Appropriately, separate, corresponding paths are like roots in a show replete with overlaps but which never feels reducible to a singular viewpoint on shared concerns. These preoccupations—to do with the reciprocal influences of ideas and fabricated spaces—are laid bare throughout by an examination of 9, industrial materials and allusions. Recurring connections of built and conscious interiors occasion concertina-like passage through sensations of intimacy and publicness. Immediate sensory conditions are politically ambiguous.
Andreas Kindler Von Knobloch
Kindler von Knobloch’s Acting Bodies, an intervention in the main gallery space, seems at first unavoidably conspicuous, but intrudes and recedes with subtlety as the exhibition is negotiated. The viewer can intervene directly in the regulation of perspectives, using its dangling, partitioning screens, movable across wooden trusses. The indulgence of vision and control is tempered by awareness that one is acting upon public space. These dark, cyanotype-blue screens have a gentle electricity; the ambience has an optimistic note.
Blennhassett’s abstract mural, Log Cabin, is also soon apparent. Its patterned upholstery strips, arranged in the titular quilting pattern, decorate a berry or Chianti-red ground, straddling floor and wall like a massive geometric tapestry. Its rustic or homely allure is awkward in an institutional, Church-like scale.
The sculptures of Tanad Williams drift like ice-cream or Tetris blocks on the floor, pale building materials. Their clearest reference is to scale models, e.g. condominium balconies surreally conjoined at right angles, but some of their components, such as skirting boards, refer to the scale of the viewer.
Titled Looker and Onlooker, they offer related perspectives. Their miniature architectural aspects, conveying drab economic anxiety, are subverted at the viewer’s scale, where they serve up aesthetic abandon. His wall-mounted works are of “unspecified materials.” Tablets of hardened liquid darkly enclosing some crumpled material, they are like aquariums, twin dusty landscapes, green and foreboding.
Like Williams’s sculptures, Egan’s sifting screens, also shin-height, is forlorn. Beige cushions, a stepped plinth supporting a folded shirt or pyjama top—its stripes of lilac, gold and emerald vague under a mesh—make explicit the connection of sleep and death. From this point of intensity Egan’s work seems to expand the show’s contours in looser relationships.

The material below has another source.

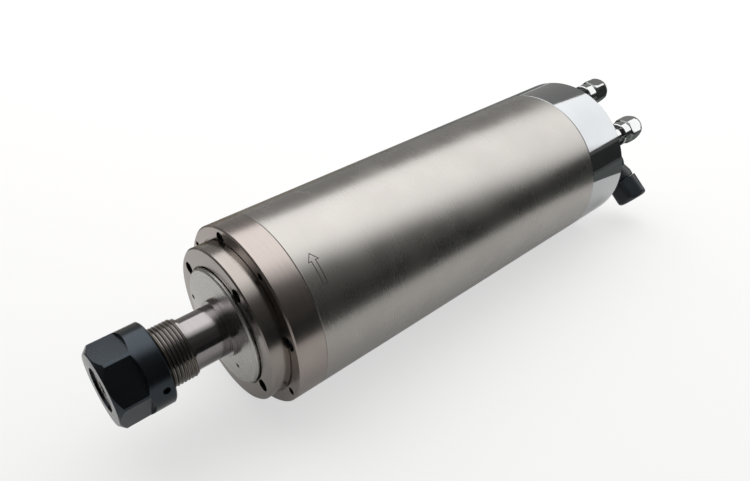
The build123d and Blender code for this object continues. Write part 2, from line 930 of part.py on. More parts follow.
def nut_extraction_ring():
    """The off-centre ring in the nut that pulls the collet out of its taper."""
    end_x = extraction_ring_x + extraction_ring_width
    blank = tube(extraction_ring_x, end_x, thread_major_radius)
    return blank - Pos(0, extraction_ring_offset, 0) * rod(
        extraction_ring_bore, extraction_ring_x - 1, end_x + 1
    )


# ---- Rear cap ----
def cap_land(start, end, radius):
    """The cap's rim with the two water bosses, between two places along X."""
    land = tube(start, end, radius, cap_cavity_radius)
    bosses = [
        rod(boss_radius, start, end, port_circle_radius, angle)
        for angle in (upper_port_angle, lower_port_angle)
    ]
    return land + bosses


def cap_gasket():
    """The gasket between the rear bearing housing and the cap."""
    blank = cap_land(rear_flange_x, cap_front_x, jacket_radius)
    cutters = [
        rod(port_radius, rear_flange_x - 1, cap_front_x + 1, port_circle_radius, angle)
        for angle in (upper_port_angle, lower_port_angle)
    ]
    screw_hole = rod(
        screw_radius + hole_clearance,
        rear_flange_x - 1,
        cap_front_x + 1,
        cap_screw_circle_radius,
    )
    return blank - (cutters + around(screw_hole, screw_count, cap_screw_angle))


def rear_cap():
    """The plated rear cap, bored for the water fittings and the power socket."""
    plate_x = rear_face_x - cap_plate
    blank = turned(
        (cap_front_x, cap_cavity_radius),
        (cap_front_x, body_radius - seam_chamfer),
        (cap_front_x + seam_chamfer, body_radius),
        (rear_face_x - edge_chamfer, body_radius),
        (rear_face_x, body_radius - edge_chamfer),
        (rear_face_x, 0),
        (plate_x, 0),
        (plate_x, cap_cavity_radius),
    )
    stub_x = rear_face_x - fitting_stub_length - screw_tip_room
    cutters = []
    for angle in (upper_port_angle, lower_port_angle):
        blank += rod(boss_radius, cap_front_x, plate_x + 1, port_circle_radius, angle)
        cutters.append(rod(port_radius, cap_front_x - 1, stub_x + 1, port_circle_radius, angle))
        cutters.append(
            rod(fitting_thread_radius + slip, stub_x, rear_face_x + 1, port_circle_radius, angle)
        )
    cutters.append(
        rod(socket_radius + slip, plate_x - 1, rear_face_x + 1, socket_circle_radius, socket_angle)
    )
    seat_x = cap_screw_head_x - screw_head_height
    head_hole = rod(
        screw_head_radius + hole_clearance, seat_x, rear_face_x + 1, cap_screw_circle_radius
    )
    shank_hole = rod(
        screw_radius + hole_clearance, cap_front_x - 1, seat_x + 1, cap_screw_circle_radius
    )
    cutters += around(head_hole, screw_count, cap_screw_angle)
    cutters += around(shank_hole, screw_count, cap_screw_angle)
    return blank - cutters


def cap_screws():
    """The long screws through the cap and the rear housing into the jacket."""
    one = screw(cap_screw_head_x, cap_screw_tip_x, cap_screw_circle_radius)
    return group(around(one, screw_count, cap_screw_angle))


# ---- Water fittings ----
def water_fitting():
    """A threaded fitting with a hexagon and a socket for the tube."""
    stub_x = rear_face_x - fitting_stub_length
    blank = rod(fitting_thread_radius, stub_x, neck_end_x)
    blank += hexagon(fitting_hex, washer_x, neck_start_x)
    bore = rod(fitting_bore_radius, stub_x - 1, neck_end_x + 1)
    tube_socket = rod(tube_hole_radius, neck_end_x - tube_socket_length, neck_end_x + 1)
    return blank - [bore, tube_socket]


def fitting_washer():
    """The sealing washer under a water fitting."""
    return tube(rear_face_x, washer_x, washer_radius, fitting_thread_radius + slip)


def ferrule():
    """The tapered ring that the hose nut squeezes onto the tube."""
    return turned(
        (ferrule_x, tube_hole_radius),
        (ferrule_x, fitting_thread_radius),
        (ferrule_end_x, fitting_thread_radius - ferrule_taper),
        (ferrule_end_x, tube_hole_radius),
    )


def hose_nut():
    """The domed hexagonal nut that holds the tube in its fitting."""
    dome_x = hose_nut_end_x - hose_nut_dome_length
    dome = rod(hose_nut_dome_radius, hose_nut_x, dome_x)
    dome += Pos(dome_x, 0, 0) * Sphere(hose_nut_dome_radius)
    cone = fitting_thread_radius + seat_gap
    hollow = turned(
        (hose_nut_x - 1, 0),
        (hose_nut_x - 1, cone),
        (ferrule_x, cone),
        (ferrule_end_x + seat_gap, cone - ferrule_taper),
        (ferrule_end_x + seat_gap, tube_hole_radius),
        (hose_nut_end_x + 1, tube_hole_radius),
        (hose_nut_end_x + 1, 0),
    )
    return (hexagon(hose_nut_hex, hose_nut_x, hose_nut_end_x) & dome) - hollow


# ---- Power socket ----
def pin_places(shape):
    """A shape at each contact of the power connector."""
    return around(Pos(0, pin_circle_radius, 0) * shape, pin_count, pin_angle)


def power_socket():
    """The threaded metal shell of the power socket."""
    blank = rod(socket_radius, socket_front_x, socket_end_x)
    blank += rod(socket_flange_radius, rear_face_x, rear_face_x + socket_flange_length)
    return blank - rod(socket_bore_radius, socket_front_x - 1, socket_end_x + 1)


def socket_insulator():
    """The moulded block that holds the socket's contacts."""
    start = socket_front_x + insulator_rear
    blank = rod(socket_bore_radius - slip, start, insulator_end_x)
    return blank - pin_places(rod(pin_radius + slip, start - 1, insulator_end_x + 1))


def contact_pins():
    """The socket's contacts."""
    return group(pin_places(rod(pin_radius, pin_start_x, pin_end_x)))


def socket_lock_nut():
    """The hexagonal nut that holds the socket from inside the cap."""
    end_x = rear_face_x - cap_plate
    start_x = end_x - socket_nut_length
    return hexagon(socket_nut_hex, start_x, end_x) - rod(socket_radius + slip, start_x - 1, end_x + 1)


# ---- Angled plug ----
def plug_shell():
    """The flanged inner shell that the coupling ring draws in."""
    bore = plug_insert_radius + slip
    end_x = plug_neck_x + plug_neck_length
    return turned(
        (plug_flange_x, bore),
        (plug_flange_x, plug_flange_radius),
        (plug_neck_x, plug_flange_radius),
        (plug_neck_x, plug_neck_radius),
        (end_x, plug_neck_radius),
        (end_x, bore),
    )


def plug_insert():
    """The moulded block with the plug's contact holes."""
    start = insulator_end_x + hole_clearance
    end_x = plug_neck_x + plug_neck_length
    blank = rod(plug_insert_radius, start, end_x)
    return blank - pin_places(rod(pin_radius + seat_gap, start - 1, start + plug_pin_depth))


def coupling_ring():
    """The knurled ring that screws the plug to the socket."""
    bore = socket_radius + seat_gap
    lip_x = plug_neck_x + seat_gap
    return turned(
        (ring_x, bore),
        (ring_x, ring_radius - ring_chamfer),
        (ring_x + ring_chamfer, ring_radius),
        (ring_end_x - ring_chamfer, ring_radius),
        (ring_end_x, ring_radius - ring_chamfer),
        (ring_end_x, plug_neck_radius + seat_gap),
        (lip_x, plug_neck_radius + seat_gap),
        (lip_x, bore),
    )


def along_arm(shape):
    """A shape modelled along X from the elbow, turned to lie along the arm."""
    return Rot(X=plug_arm_angle) * Pos(elbow_x, 0, 0) * Rot(Z=90) * shape


def plug_elbow():
    """The hollow angled housing of the plug."""
    start = ring_end_x + plug_arm_gap
    end_x = elbow_x + plug_corner
    arm_end = plug_arm_length
    blank = turned(
        (start, 0),
        (start, plug_radius),
        (end_x - plug_corner_chamfer, plug_radius),
        (end_x, plug_radius - plug_corner_chamfer),
        (end_x, 0),
    )
    blank += along_arm(rod(plug_arm_radius, 0, arm_end))
    blank += along_arm(rod(gland_spigot_radius, arm_end - 1, arm_end + gland_spigot_length))
    cutters = [
        rod(plug_neck_radius + slip, start - 1, plug_neck_x + plug_neck_length),
        rod(plug_cavity_radius, start, end_x - plug_end_wall),
        along_arm(rod(plug_arm_bore_radius, 0, arm_end + gland_spigot_length + 1)),
    ]
    return blank - cutters


def gland_nut():
    """The hexagonal nut that clamps the cable in the plug."""
    start = plug_arm_length
    end = start + gland_length
    dome_x = end - gland_dome_length
    dome = rod(gland_radius, start, dome_x) + Pos(dome_x, 0, 0) * Sphere(gland_radius)
    blank = hexagon(gland_hex, start, end) & dome
    cutters = [
        rod(gland_spigot_radius + slip, start - 1, start + gland_spigot_length),
        rod(cable_hole_radius, start, end + 1),
    ]
    return along_arm(blank - cutters)


# ---- The assembly ----
upper_port = offset_axis(port_circle_radius, upper_port_angle)
lower_port = offset_axis(port_circle_radius, lower_port_angle)
socket_place = offset_axis(socket_circle_radius, socket_angle)
turn_to_socket = Rot(X=socket_angle)

nodes = {
    "outer_sleeve": outer_sleeve(),
    "water_jacket": water_jacket(),
    "jacket_seals": jacket_seals(),
    "front_bearing_housing": front_bearing_housing(),
    "front_housing_screws": front_housing_screws(),
    "front_bearing_cover": front_bearing_cover(),
    "front_cover_screws": front_cover_screws(),
    "front_outer_rings": front_outer_rings(),
    "outer_spacer": outer_spacer(),
    "stator_core": stator_core(),
    "stator_windings": stator_windings(),
    "rear_bearing_housing": rear_bearing_housing(),
    "housing_seals": housing_seals(),
    "rear_outer_ring": rear_outer_ring(),
    "preload_spring": preload_spring(),
    "cap_gasket": cap_gasket(),
    "rear_cap": rear_cap(),
    "cap_screws": cap_screws(),
    "upper_water_fitting": upper_port * water_fitting(),
    "lower_water_fitting": lower_port * water_fitting(),
    "fitting_washers": group([upper_port * fitting_washer(), lower_port * fitting_washer()]),
    "power_socket": socket_place * power_socket(),
    "socket_insulator": socket_place * turn_to_socket * socket_insulator(),
    "contact_pins": socket_place * turn_to_socket * contact_pins(),
    "socket_lock_nut": socket_place * turn_to_socket * socket_lock_nut(),
    "spindle_shaft": spindle_shaft(),
    "dust_cover": dust_cover(),
    "bearing_lock_nut": bearing_lock_nut(),
    "front_inner_rings": front_inner_rings(),
    "inner_spacer": inner_spacer(),
    "rotor_core": rotor_core(),
    "rotor_end_rings": rotor_end_rings(),
    "rear_inner_ring": rear_inner_ring(),
    "rear_lock_nut": rear_lock_nut(),
    "collet": collet(),
    "collet_nut": collet_nut(),
    "nut_extraction_ring": nut_extraction_ring(),
    "upper_ferrule": upper_port * ferrule(),
    "upper_hose_nut": upper_port * hose_nut(),
    "lower_ferrule": lower_port * ferrule(),
    "lower_hose_nut": lower_port * hose_nut(),
    "plug_shell": socket_place * plug_shell(),
    "plug_insert": socket_place * turn_to_socket * plug_insert(),
    "plug_elbow": socket_place * plug_elbow(),
    "gland_nut": socket_place * gland_nut(),
    "coupling_ring": socket_place * coupling_ring(),
}

for name, shape in nodes.items():
    export_step(shape, f"parts/{name}.step")
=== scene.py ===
import math

import bmesh
import bpy
from mathutils import Matrix, Vector


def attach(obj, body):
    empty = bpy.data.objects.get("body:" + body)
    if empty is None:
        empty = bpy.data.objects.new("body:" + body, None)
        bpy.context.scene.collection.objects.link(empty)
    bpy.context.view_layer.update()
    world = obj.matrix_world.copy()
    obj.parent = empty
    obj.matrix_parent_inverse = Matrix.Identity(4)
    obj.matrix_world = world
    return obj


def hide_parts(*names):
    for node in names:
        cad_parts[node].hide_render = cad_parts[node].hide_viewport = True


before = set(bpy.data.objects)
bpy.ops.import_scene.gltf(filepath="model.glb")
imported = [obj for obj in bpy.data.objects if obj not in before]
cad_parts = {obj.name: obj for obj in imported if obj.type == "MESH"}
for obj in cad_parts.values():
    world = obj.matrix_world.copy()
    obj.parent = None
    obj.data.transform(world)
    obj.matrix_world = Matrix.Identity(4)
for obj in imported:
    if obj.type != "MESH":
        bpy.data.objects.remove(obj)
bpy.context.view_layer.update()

# Water-cooled motor spindle lying on its body. Metres, the CAD frame: X along the
# spindle towards the water fittings, Z up, the floor 40 mm below the axis.
MM = 0.001
AXIS = (0.0, 0.0, 0.0)
MATH = "ShaderNodeMath"
BUMP_HEIGHT = 0.2 * MM
EDGE_SAMPLES = 4
CLOUD_SIZE = 22.22 * MM  # stains and handling marks on metal
MOTTLE_SIZE = 11.11 * MM  # uneven tone of plastic, rubber and coatings
# Colour of a thread's root: its oil and dust, and painted shade there.
THREAD_DIRT_AND_SHADE = "#1d1b19"


def polar(circle_mm, angle):
    """The axis of a part that stands parallel to the spindle, on a circle about it."""
    turn = math.radians(angle)
    return (0.0, circle_mm * MM * math.cos(turn), circle_mm * MM * math.sin(turn))


FITTING_CIRCLE = 29.0
UPPER_FITTING = polar(FITTING_CIRCLE, 88.0)
LOWER_FITTING = polar(FITTING_CIRCLE, 149.0)
SOCKET = polar(22.0, 205.0)


def linear(hex_colour):
    """An sRGB hex colour as the linear values that shaders take."""
    values = [int(hex_colour[i : i + 2], 16) / 255 for i in (1, 3, 5)]
    return tuple(
        [v / 12.92 if v <= 0.04045 else ((v + 0.055) / 1.055) ** 2.4 for v in values] + [1.0]
    )


def add(tree, kind, inputs=None, **settings):
    """One node, with its settings, its socket values and its links.

    A node given as a value links its first output.
    """
    node = tree.nodes.new(kind)
    for name, value in settings.items():
        setattr(node, name, value)
    for name, value in (inputs or {}).items():
        if isinstance(value, bpy.types.Node):
            value = value.outputs[0]
        if isinstance(value, bpy.types.NodeSocket):
            tree.links.new(value, node.inputs[name])
        else:
            node.inputs[name].default_value = value
    return node


# ---- Materials ----
def paint(name):
    """A new material of nodes: itself and its tree."""
    material = bpy.data.materials.new(name)
    material.use_nodes = True
    return material, material.node_tree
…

Free ideas about the sea asks how have we been affected by ideas of the sea as a spatial quantity, and how have perceptions changed. Disgorged in its wall-mounted vitrine is a vintage-looking, beaded jacket; a deep-blue droopy hoop with sagging cross bar (a recurring form in Egan’s oeuvre) and two brittle-looking sea shells or ping pong paddles, encrusted white and brown.
The last work is sound carvings (scrappy observations), Egan’s visual and sound installation. Intimate, domestic details—a pocket-like improvisation of silk scraps; a shoe—are situated in unfathomably dispersed societal and economic contexts. These sounds, apparently recorded at home, are inconstant; muffled, abrasive and screechy like a chair on a floor. There is birdsong and the voice of a toddler.
From this atrium space, we look back through a little angular window, low-set, at the main gallery and its glass façade and beyond, to the milling crowds outside. Here, the entire series of alien, specific spaces feels vicariously tangible, like beads strung together.
The exhibition runs at the Temple Bar Gallery + Studios from 03 May to 28 June 2019.